- Task brief -
Using the listing below, set down each line from the line containing "for pocket in" through the line containing "obj.parent = empty", both ends included, exactly and with nothing added.

--- Begin Given information ---

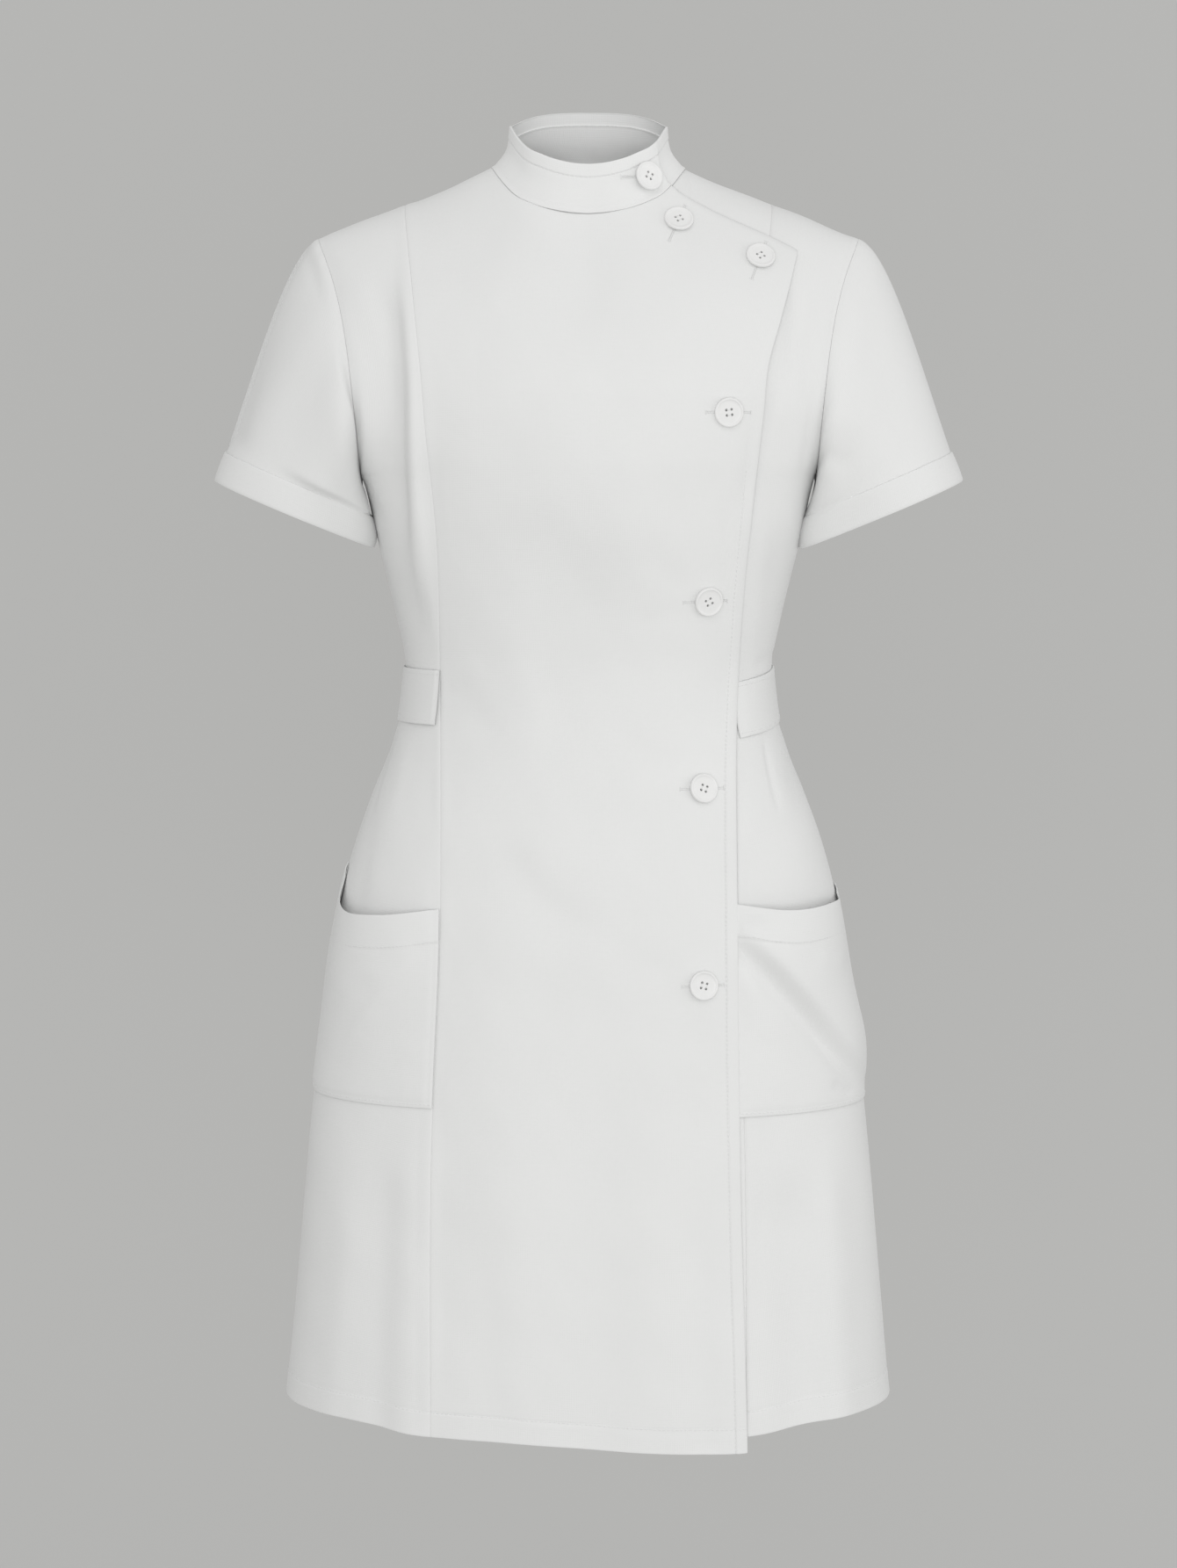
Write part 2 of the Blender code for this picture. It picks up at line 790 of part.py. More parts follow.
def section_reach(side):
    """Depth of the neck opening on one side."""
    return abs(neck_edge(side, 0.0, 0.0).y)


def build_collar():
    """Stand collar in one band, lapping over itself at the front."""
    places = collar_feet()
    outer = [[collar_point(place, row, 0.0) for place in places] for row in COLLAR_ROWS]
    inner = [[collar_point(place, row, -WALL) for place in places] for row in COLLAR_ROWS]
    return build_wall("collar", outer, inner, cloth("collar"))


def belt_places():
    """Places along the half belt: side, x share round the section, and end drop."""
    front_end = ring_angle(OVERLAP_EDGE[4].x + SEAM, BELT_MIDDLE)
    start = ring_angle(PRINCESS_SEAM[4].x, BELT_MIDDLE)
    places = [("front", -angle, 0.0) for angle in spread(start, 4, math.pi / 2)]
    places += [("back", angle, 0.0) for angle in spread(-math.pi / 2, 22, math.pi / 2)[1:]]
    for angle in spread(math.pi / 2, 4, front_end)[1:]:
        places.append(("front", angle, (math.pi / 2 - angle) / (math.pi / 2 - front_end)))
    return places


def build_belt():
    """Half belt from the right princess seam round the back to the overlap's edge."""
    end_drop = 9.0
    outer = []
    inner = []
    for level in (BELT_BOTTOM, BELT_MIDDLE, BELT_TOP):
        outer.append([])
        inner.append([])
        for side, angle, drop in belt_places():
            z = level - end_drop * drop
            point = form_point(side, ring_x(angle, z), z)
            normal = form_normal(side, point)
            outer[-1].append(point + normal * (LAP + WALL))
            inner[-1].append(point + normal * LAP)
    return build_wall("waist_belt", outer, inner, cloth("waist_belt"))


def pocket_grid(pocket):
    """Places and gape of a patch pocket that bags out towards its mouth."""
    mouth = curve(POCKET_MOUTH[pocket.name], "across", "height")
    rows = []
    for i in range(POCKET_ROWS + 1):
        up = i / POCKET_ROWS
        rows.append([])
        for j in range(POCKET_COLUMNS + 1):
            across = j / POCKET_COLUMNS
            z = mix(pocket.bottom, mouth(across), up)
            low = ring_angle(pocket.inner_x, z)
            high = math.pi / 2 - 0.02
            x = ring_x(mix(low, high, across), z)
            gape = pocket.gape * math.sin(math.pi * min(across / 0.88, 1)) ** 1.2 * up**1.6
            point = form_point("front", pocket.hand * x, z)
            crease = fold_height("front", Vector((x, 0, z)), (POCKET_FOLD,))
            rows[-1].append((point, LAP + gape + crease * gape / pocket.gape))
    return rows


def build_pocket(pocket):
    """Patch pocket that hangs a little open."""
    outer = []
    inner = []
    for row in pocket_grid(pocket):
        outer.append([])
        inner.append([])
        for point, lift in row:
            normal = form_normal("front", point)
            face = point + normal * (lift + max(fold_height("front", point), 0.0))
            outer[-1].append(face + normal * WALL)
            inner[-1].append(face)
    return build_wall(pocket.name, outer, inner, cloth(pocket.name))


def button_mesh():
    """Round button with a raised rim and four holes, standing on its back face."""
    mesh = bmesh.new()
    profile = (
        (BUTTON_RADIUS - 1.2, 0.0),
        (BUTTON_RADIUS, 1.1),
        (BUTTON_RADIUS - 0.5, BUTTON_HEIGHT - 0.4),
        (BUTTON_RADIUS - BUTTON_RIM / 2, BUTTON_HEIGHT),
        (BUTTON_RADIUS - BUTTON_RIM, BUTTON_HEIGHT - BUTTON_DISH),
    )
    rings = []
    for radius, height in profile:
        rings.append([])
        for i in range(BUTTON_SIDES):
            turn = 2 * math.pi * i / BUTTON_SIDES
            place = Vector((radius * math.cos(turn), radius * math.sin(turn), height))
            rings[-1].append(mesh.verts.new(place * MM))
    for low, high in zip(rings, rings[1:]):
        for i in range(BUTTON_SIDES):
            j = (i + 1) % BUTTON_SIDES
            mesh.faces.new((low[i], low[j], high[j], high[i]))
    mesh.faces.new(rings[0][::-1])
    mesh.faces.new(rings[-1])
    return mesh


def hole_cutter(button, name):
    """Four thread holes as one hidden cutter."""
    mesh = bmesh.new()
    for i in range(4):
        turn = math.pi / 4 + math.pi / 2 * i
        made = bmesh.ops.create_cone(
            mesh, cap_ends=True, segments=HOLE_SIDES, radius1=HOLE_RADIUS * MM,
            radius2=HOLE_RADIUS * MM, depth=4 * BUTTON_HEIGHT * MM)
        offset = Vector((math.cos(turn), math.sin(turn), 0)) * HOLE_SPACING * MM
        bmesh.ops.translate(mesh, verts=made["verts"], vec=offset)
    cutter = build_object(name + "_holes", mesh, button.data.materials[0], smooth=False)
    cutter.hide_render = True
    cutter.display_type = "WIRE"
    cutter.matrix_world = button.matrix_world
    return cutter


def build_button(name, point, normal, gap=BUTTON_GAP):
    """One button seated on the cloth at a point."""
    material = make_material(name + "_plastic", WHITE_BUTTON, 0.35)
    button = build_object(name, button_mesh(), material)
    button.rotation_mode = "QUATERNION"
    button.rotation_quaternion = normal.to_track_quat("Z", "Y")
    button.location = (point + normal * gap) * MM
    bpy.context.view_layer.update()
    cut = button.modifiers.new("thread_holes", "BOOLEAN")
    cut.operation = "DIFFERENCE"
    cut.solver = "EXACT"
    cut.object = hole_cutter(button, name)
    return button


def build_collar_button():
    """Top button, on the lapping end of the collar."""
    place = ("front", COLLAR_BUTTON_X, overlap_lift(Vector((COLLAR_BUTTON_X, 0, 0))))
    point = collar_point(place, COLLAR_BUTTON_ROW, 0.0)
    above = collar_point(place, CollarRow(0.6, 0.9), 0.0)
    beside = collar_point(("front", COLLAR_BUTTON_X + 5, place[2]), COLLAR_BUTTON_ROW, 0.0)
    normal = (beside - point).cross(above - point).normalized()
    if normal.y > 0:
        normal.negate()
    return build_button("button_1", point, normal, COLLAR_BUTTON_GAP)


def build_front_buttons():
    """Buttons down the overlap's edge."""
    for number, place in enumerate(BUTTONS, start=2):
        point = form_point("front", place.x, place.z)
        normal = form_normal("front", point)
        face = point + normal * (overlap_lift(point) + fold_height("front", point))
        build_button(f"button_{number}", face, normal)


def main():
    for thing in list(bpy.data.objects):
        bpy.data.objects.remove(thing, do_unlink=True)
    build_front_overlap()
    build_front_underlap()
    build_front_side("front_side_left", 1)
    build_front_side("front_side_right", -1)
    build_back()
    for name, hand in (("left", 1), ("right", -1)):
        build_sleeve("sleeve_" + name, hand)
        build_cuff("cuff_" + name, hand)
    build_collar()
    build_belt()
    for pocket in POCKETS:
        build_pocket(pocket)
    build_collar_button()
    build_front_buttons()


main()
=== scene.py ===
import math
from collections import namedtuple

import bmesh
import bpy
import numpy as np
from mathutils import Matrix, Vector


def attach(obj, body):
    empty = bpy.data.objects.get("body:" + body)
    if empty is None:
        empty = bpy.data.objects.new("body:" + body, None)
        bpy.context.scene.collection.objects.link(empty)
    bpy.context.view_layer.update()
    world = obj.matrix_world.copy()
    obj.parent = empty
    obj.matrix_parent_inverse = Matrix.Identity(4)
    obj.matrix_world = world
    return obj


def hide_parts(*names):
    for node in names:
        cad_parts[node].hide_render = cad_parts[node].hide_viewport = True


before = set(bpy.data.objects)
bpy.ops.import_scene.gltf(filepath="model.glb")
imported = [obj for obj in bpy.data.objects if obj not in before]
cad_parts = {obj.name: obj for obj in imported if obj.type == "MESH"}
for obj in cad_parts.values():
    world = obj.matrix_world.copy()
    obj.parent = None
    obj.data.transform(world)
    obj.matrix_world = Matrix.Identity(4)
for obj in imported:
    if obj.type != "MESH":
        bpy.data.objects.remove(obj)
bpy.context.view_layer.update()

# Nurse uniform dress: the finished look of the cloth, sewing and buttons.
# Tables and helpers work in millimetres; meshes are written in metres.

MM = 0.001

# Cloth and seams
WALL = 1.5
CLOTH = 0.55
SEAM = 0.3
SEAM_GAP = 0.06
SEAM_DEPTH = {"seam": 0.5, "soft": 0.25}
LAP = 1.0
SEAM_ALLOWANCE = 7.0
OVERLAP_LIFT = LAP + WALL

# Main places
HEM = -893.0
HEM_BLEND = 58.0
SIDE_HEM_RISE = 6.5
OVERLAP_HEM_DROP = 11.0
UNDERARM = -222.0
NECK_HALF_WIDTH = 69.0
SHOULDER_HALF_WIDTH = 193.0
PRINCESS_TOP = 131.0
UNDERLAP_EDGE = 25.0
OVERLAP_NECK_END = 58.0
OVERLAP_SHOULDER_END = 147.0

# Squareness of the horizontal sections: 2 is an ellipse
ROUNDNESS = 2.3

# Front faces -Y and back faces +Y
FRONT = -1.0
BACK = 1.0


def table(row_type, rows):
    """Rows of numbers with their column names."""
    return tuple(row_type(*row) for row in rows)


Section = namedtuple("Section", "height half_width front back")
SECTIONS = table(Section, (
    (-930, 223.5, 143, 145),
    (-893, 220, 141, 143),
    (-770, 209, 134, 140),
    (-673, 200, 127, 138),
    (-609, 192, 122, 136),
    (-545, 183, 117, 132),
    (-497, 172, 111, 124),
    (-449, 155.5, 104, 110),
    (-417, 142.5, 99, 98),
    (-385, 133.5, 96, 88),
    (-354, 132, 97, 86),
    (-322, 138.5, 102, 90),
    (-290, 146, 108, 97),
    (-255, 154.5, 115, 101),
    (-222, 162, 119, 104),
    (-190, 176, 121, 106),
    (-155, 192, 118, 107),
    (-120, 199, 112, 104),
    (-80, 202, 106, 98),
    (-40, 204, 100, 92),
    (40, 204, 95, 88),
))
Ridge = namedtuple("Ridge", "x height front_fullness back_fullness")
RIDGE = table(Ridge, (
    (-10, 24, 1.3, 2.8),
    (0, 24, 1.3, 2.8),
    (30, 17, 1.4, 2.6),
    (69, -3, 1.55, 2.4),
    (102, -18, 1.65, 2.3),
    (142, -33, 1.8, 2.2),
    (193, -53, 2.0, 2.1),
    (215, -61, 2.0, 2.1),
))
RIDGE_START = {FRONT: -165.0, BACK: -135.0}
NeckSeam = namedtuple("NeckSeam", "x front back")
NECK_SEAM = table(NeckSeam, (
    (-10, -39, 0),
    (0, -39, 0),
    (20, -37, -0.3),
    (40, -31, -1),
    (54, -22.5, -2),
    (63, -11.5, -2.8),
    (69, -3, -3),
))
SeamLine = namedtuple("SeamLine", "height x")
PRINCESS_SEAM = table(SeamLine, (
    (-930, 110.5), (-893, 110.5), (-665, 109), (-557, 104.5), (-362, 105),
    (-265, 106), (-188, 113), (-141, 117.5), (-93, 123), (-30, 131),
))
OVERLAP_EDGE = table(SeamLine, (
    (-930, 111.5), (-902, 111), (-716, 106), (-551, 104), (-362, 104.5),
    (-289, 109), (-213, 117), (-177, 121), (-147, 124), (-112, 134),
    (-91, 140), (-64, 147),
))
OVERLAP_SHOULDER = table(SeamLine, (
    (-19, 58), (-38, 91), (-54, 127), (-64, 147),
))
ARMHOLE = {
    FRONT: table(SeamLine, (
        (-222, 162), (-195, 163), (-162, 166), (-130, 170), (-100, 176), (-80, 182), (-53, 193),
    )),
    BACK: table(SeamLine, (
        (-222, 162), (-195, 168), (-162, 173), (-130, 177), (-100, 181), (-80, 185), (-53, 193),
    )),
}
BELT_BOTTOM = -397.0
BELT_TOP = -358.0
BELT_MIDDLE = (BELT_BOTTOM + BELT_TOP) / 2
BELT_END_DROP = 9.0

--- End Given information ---

- Result -
    for pocket in POCKETS:
        build_pocket(pocket)
    build_collar_button()
    build_front_buttons()


main()
=== scene.py ===
import math
from collections import namedtuple

import bmesh
import bpy
import numpy as np
from mathutils import Matrix, Vector


def attach(obj, body):
    empty = bpy.data.objects.get("body:" + body)
    if empty is None:
        empty = bpy.data.objects.new("body:" + body, None)
        bpy.context.scene.collection.objects.link(empty)
    bpy.context.view_layer.update()
    world = obj.matrix_world.copy()
    obj.parent = empty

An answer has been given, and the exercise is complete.